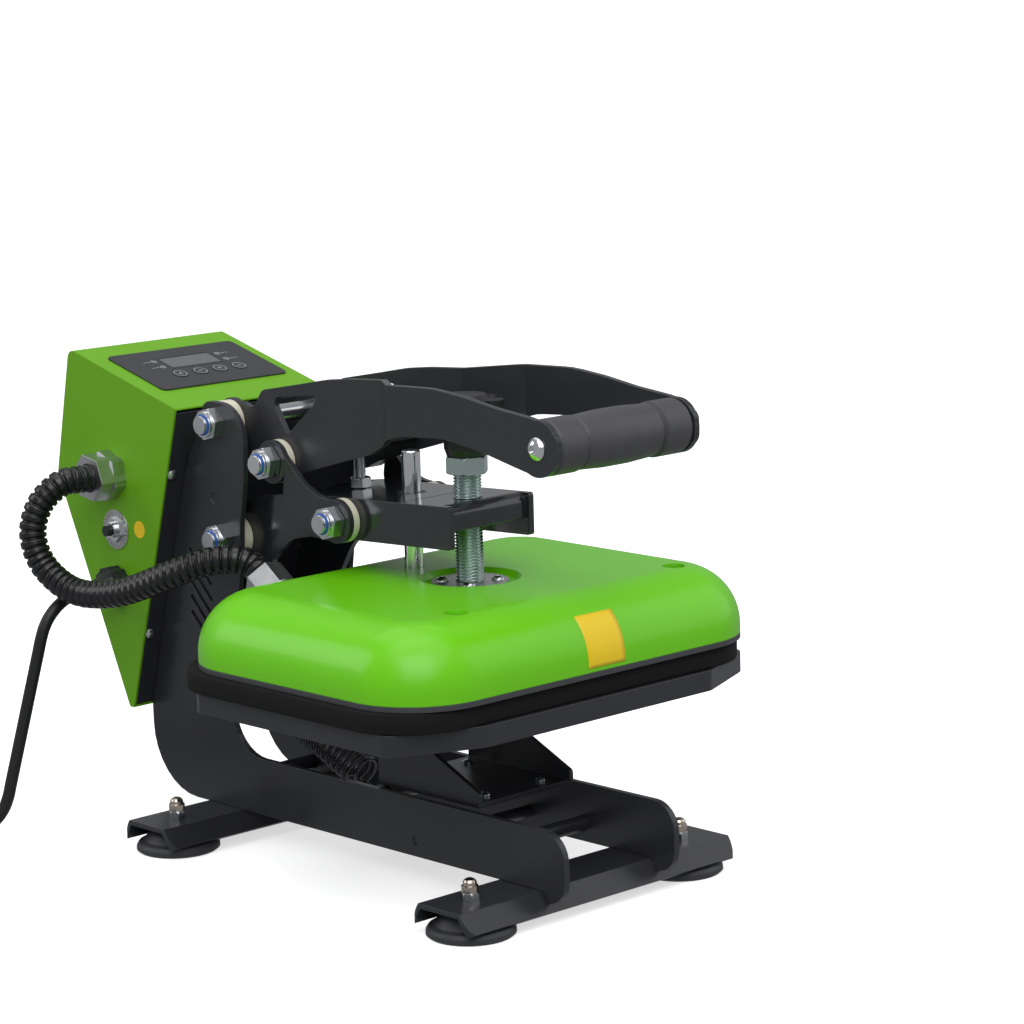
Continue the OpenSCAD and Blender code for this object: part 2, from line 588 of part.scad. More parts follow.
module heater_cover() color("limegreen") difference() {
  union() {
    difference() {
      domed(plate_w/2, plate_d/2, plate_corner_r, cover_round, cover_z, cover_top);
      domed(plate_w/2 - cover_wall, plate_d/2 - cover_wall, plate_corner_r - cover_wall,
        cover_round - cover_wall, cover_z - 1, cover_top - cover_wall);
    }
    translate([0, plate_y, dish_z - 2]) cylinder(r = 34, h = 5);
    at_cover_screws() translate([0, 0, cover_top - 5]) cylinder(r = 9, h = 4);
  }
  translate([0, plate_y, dish_z]) cylinder(r1 = 29.4, r2 = 32.2, h = 4.2);
  translate([0, plate_y, 150]) cylinder(r = 18.3, h = 45);
  translate([0, guide_y, 150]) cylinder(r = guide_r + 0.5, h = 60);
  at_cover_screws() {
    translate([0, 0, cover_top - 3.4]) cylinder(r = 7.2, h = 5);
    translate([0, 0, 150]) cylinder(r = 2.4, h = 60);
  }
  on_hot_gland() translate([0, 0, gland_neck_z - 2]) cylinder(r = 8.8, h = 20);
}
module at_cover_screws() for (c = cover_fix) translate([c[0], c[1], 0]) children();
module on_hot_gland() translate([hot_gland_x, plate_y + plate_d/2 - cover_round, cover_top - cover_round])
  rotate([hot_gland_tilt - 90, 0, 0]) children();
module hot_plate() color("dimgray") {
  plate(plate_w/2, plate_d/2, plate_corner_r, hot_z, cover_z - 0.1);
  plate(plate_w/2 - 7, plate_d/2 - 7, plate_corner_r - 7, cover_z - 0.2, hot_top);
}
module heating_element() color("gray") {
  x0 = element_x - element_bend;
  y0 = element_y - element_bend;
  for (s = [-1, 1]) {
    translate([-x0, plate_y + s*element_y, element_z]) rotate([0, 90, 0]) cylinder(r = element_r, h = 2*x0);
    translate([s*element_x, plate_y - y0, element_z]) rotate([-90, 0, 0]) cylinder(r = element_r, h = 2*y0);
  }
  for (sx = [-1, 1], sy = [-1, 1]) translate([sx*x0, plate_y + sy*y0, element_z])
    rotate([0, 0, (sx > 0 ? (sy > 0 ? 0 : 270) : (sy > 0 ? 90 : 180))]) rotate_extrude(angle = 90)
      translate([element_bend, 0]) circle(element_r);
}
module screw_flange() color("silver") translate([0, plate_y, 0]) difference() {
  union() {
    translate([0, 0, hot_top]) cylinder(r = 18, h = dish_z - hot_top + 1);
    translate([0, 0, dish_z]) cylinder(r = flange_r, h = flange_t);
  }
  translate([0, 0, 174]) cylinder(r = screw_r + run_gap, h = 40);
}
module cover_screws() color("silver") {
  translate([0, plate_y, dish_z + flange_t]) for (a = [45:90:315]) rotate(a) translate([17.5, 0, 0]) difference() {
    intersection() {
      cylinder(r = 4.2, h = 2.6);
      translate([0, 0, -2.3]) sphere(r = 5);
    }
    translate([0, 0, 1.2]) hexagon(2.6, 3);
  }
  at_cover_screws() translate([0, 0, cover_top - 3.4]) cylinder(r = 4.6, h = 1.4);
}
module guide_rod() color("silver") translate([0, guide_y, hot_top]) union() {
  cylinder(r = guide_r, h = guide_len);
  translate([0, 0, guide_len]) cylinder(r1 = guide_r, r2 = guide_r - 0.8, h = 0.8);
}
module hot_gland() color("silver") on_hot_gland() difference() {
  union() {
    translate([0, 0, gland_neck_z]) cylinder(r = 8.5, h = 8);
    translate([0, 0, gland_hex_z - 1.3]) cylinder(r = 14, h = 1.4);
    translate([0, 0, gland_hex_z]) rotate(12) hexagon(25, 17);
  }
  translate([0, 0, gland_bore_z]) cylinder(r = conduit_r + 0.3, h = 40);
}

// pressure screw -------------------------------------------------------

module pressure_screw() color("silver") translate([0, plate_y, screw_z])
  cylinder(r = screw_r, h = screw_len);
module jam_nut() color("silver") translate([0, plate_y, jam_z]) difference() {
  intersection() {
    rotate(38) hexagon(24, jam_t);
    rotate_extrude() polygon([[0, 0], [12.7, 0], [14, 1.2], [14, jam_t - 1.2], [12.7, jam_t], [0, jam_t]]);
  }
  translate([0, 0, -1]) cylinder(r = screw_r + 0.02, h = 20);
}
module star_knob() color("black") translate([0, plate_y, 0]) difference() {
  union() {
    translate([0, 0, knob_z]) cylinder(r1 = 12.4, r2 = 14, h = 5);
    translate([0, 0, knob_z + 4.9]) cylinder(r = 14, h = knob_skirt - knob_z - 4.8);
    translate([0, 0, knob_skirt]) linear_extrude(20) {
      circle(knob_r - 6.5);
      for (a = [0:60:300]) rotate(a) translate([knob_r - 7, 0]) circle(7);
    }
    translate([0, 0, knob_top - 3]) cylinder(r1 = 16, r2 = 13, h = 3);
  }
  translate([0, 0, knob_z - 5]) cylinder(r = screw_r + 0.02, h = screw_z + screw_len - knob_z + 5);
}

front_foot_bar();
rear_foot_bar();
rubber_feet();
foot_studs();
acorn_nuts();
left_side_plate();
right_side_plate();
frame_ties();
platen_bracket();
bracket_screws();
lower_platen();
silicone_pad();
pivot_rods();
pivot_nuts();
pivot_bushes();
spring();
box_cover();
box_tray();
box_screws();
overlay_panel();
lcd_window();
key_1();
key_2();
key_3();
key_4();
control_board();
solid_state_relay();
box_gland();
breaker();
reset_button();
cord_gland();
conduit();
cord();
cord_coil();
plug();
cord_tie();
left_handle_arm();
right_handle_arm();
handle_plate();
grip();
grip_bolt();
toggle_rod();
toggle_nuts();
link_plates();
link_bushes();
link_bolts();
link_nuts();
upper_arm();
guide_bush();
stop_bolt();
heater_cover();
hot_plate();
heating_element();
screw_flange();
cover_screws();
guide_rod();
hot_gland();
pressure_screw();
jam_nut();
star_knob();
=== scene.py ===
import json
import math
import bpy
import bmesh
from mathutils import Vector, Matrix, noise


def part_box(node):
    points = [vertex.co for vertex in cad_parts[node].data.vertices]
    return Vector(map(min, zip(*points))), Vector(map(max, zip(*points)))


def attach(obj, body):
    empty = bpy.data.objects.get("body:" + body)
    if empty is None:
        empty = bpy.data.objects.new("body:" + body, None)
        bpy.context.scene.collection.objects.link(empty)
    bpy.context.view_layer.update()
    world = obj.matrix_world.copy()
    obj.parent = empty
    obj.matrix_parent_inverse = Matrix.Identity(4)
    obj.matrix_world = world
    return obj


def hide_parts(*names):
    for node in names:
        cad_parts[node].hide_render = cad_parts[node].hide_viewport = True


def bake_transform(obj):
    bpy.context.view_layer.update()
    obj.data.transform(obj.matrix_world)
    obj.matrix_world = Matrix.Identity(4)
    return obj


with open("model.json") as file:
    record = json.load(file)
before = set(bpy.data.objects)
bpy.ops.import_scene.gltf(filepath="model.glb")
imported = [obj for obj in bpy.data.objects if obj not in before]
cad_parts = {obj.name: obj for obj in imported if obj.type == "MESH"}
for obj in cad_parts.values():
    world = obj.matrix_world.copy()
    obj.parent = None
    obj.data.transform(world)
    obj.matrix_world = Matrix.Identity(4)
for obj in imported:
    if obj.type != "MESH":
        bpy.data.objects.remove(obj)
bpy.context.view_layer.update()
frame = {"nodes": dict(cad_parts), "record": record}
scene = bpy.context.scene
MM = 0.001

# places in millimetres: pivots as (y, z), the box's sloping top, its left side and what sits on it
PIVOT_A = (86.6, 277.8)
PIVOT_B = (82.9, 201.9)
PIVOT_C = (36.7, 256.4)
PIVOT_D = (-24.7, 224.6)
TOP_FRONT = (109.3, 286.7)
TOP_BACK = (224.1, 318.2)
BOX_HW = 64
BREAKER = (179.5, 199.4)
PANEL_X = 2.0
KEY_X = (-23, -6, 10.5, 27)
KEY_V = 50.8
COVER_ROUND = 0.038

# camera: turn, tilt and roll in degrees, the point it is set out from, and the offset from that point
CAM_ANGLES = (-43.07, 10.03, -1.59)
CAM_BASE = (0, -125.3, 200)
CAM_OFFSET = (9.23, 34.98, 2079.3)
CAM_LENS = 118.39


def mmv(x, y, z):
    return Vector((x, y, z)) * MM


# ---------------------------------------------------------------- camera

def make_camera():
    """The view from the press's front left, a little above it."""
    yaw, pitch, roll = (math.radians(a) for a in CAM_ANGLES)
    back = Vector((math.sin(yaw) * math.cos(pitch), -math.cos(yaw) * math.cos(pitch), math.sin(pitch)))
    right = Vector((math.cos(yaw), math.sin(yaw), 0))
    up = back.cross(right)
    r = right * math.cos(roll) + up * math.sin(roll)
    u = up * math.cos(roll) - right * math.sin(roll)
    cam = bpy.data.cameras.new("view_camera")
    cam.sensor_width = 36
    cam.lens = CAM_LENS
    cam.clip_start = 0.1
    cam.clip_end = 50
    ob = bpy.data.objects.new("view_camera", cam)
    scene.collection.objects.link(ob)
    across, upwards, away = CAM_OFFSET
    place = mmv(*CAM_BASE) + (r * across + u * upwards + back * away) * MM
    m = Matrix((r, u, back)).transposed().to_4x4()
    m.translation = place
    ob.matrix_world = m
    scene.camera = ob


make_camera()

# ------------------------------------------------------------- materials

def node(t, kind, **sets):
    """A new shader node with its settings."""
    n = t.nodes.new(kind)
    for k, v in sets.items():
        setattr(n, k, v)
    return n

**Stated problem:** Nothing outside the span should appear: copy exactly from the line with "cord_gland();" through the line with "obj.parent = empty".

**Output for this task:**
cord_gland();
conduit();
cord();
cord_coil();
plug();
cord_tie();
left_handle_arm();
right_handle_arm();
handle_plate();
grip();
grip_bolt();
toggle_rod();
toggle_nuts();
link_plates();
link_bushes();
link_bolts();
link_nuts();
upper_arm();
guide_bush();
stop_bolt();
heater_cover();
hot_plate();
heating_element();
screw_flange();
cover_screws();
guide_rod();
hot_gland();
pressure_screw();
jam_nut();
star_knob();
=== scene.py ===
import json
import math
import bpy
import bmesh
from mathutils import Vector, Matrix, noise


def part_box(node):
    points = [vertex.co for vertex in cad_parts[node].data.vertices]
    return Vector(map(min, zip(*points))), Vector(map(max, zip(*points)))


def attach(obj, body):
    empty = bpy.data.objects.get("body:" + body)
    if empty is None:
        empty = bpy.data.objects.new("body:" + body, None)
        bpy.context.scene.collection.objects.link(empty)
    bpy.context.view_layer.update()
    world = obj.matrix_world.copy()
    obj.parent = empty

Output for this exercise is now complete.